>> BEGIN Data excerpt
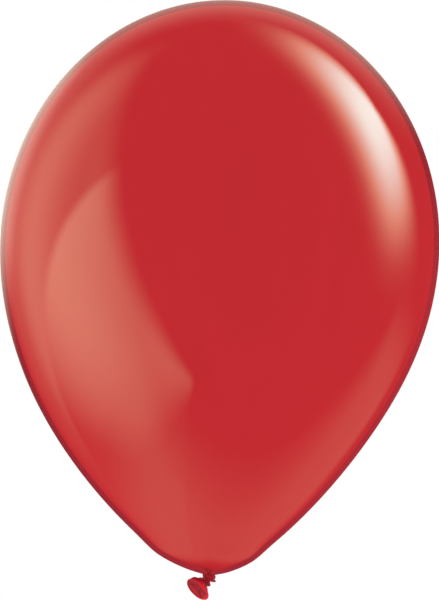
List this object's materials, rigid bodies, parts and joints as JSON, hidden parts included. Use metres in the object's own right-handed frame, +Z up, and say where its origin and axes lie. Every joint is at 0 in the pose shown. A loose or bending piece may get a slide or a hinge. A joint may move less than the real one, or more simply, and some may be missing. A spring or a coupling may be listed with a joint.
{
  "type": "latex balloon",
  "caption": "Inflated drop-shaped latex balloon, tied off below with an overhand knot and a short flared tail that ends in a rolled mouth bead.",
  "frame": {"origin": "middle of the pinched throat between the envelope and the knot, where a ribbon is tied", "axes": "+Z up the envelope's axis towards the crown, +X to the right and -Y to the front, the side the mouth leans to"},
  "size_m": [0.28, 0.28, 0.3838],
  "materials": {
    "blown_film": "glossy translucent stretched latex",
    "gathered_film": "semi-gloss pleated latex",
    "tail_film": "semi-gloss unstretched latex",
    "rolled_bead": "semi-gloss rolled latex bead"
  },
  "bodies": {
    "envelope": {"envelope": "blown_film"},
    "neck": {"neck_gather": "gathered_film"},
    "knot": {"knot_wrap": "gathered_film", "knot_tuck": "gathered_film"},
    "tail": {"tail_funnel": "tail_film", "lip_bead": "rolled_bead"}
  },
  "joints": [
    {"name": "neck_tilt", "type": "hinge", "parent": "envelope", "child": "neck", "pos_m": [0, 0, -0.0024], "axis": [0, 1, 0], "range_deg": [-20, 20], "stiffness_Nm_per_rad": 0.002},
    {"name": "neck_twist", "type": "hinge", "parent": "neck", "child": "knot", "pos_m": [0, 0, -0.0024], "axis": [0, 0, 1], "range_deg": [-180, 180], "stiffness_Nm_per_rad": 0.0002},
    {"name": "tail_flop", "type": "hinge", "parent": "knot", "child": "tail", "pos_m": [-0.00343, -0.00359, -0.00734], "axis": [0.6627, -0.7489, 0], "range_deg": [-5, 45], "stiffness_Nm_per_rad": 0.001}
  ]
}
>> END Data excerpt
#### [Task prompt]
Reproduce the full listing exactly.

#### [Solution to this exercise]
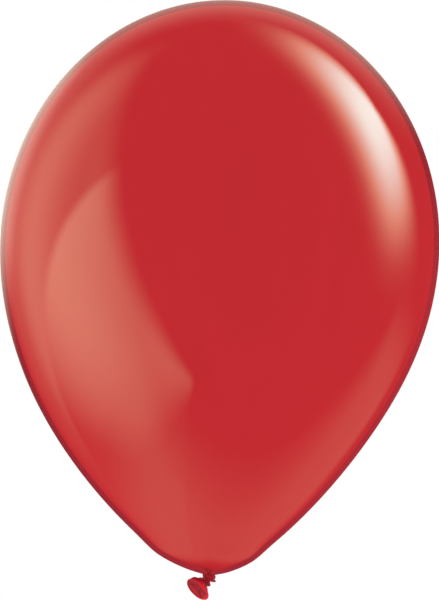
List this object's materials, rigid bodies, parts and joints as JSON, hidden parts included. Use metres in the object's own right-handed frame, +Z up, and say where its origin and axes lie. Every joint is at 0 in the pose shown. A loose or bending piece may get a slide or a hinge. A joint may move less than the real one, or more simply, and some may be missing. A spring or a coupling may be listed with a joint.
{
  "type": "latex balloon",
  "caption": "Inflated drop-shaped latex balloon, tied off below with an overhand knot and a short flared tail that ends in a rolled mouth bead.",
  "frame": {"origin": "middle of the pinched throat between the envelope and the knot, where a ribbon is tied", "axes": "+Z up the envelope's axis towards the crown, +X to the right and -Y to the front, the side the mouth leans to"},
  "size_m": [0.28, 0.28, 0.3838],
  "materials": {
    "blown_film": "glossy translucent stretched latex",
    "gathered_film": "semi-gloss pleated latex",
    "tail_film": "semi-gloss unstretched latex",
    "rolled_bead": "semi-gloss rolled latex bead"
  },
  "bodies": {
    "envelope": {"envelope": "blown_film"},
    "neck": {"neck_gather": "gathered_film"},
    "knot": {"knot_wrap": "gathered_film", "knot_tuck": "gathered_film"},
    "tail": {"tail_funnel": "tail_film", "lip_bead": "rolled_bead"}
  },
  "joints": [
    {"name": "neck_tilt", "type": "hinge", "parent": "envelope", "child": "neck", "pos_m": [0, 0, -0.0024], "axis": [0, 1, 0], "range_deg": [-20, 20], "stiffness_Nm_per_rad": 0.002},
    {"name": "neck_twist", "type": "hinge", "parent": "neck", "child": "knot", "pos_m": [0, 0, -0.0024], "axis": [0, 0, 1], "range_deg": [-180, 180], "stiffness_Nm_per_rad": 0.0002},
    {"name": "tail_flop", "type": "hinge", "parent": "knot", "child": "tail", "pos_m": [-0.00343, -0.00359, -0.00734], "axis": [0.6627, -0.7489, 0], "range_deg": [-5, 45], "stiffness_Nm_per_rad": 0.001}
  ]
}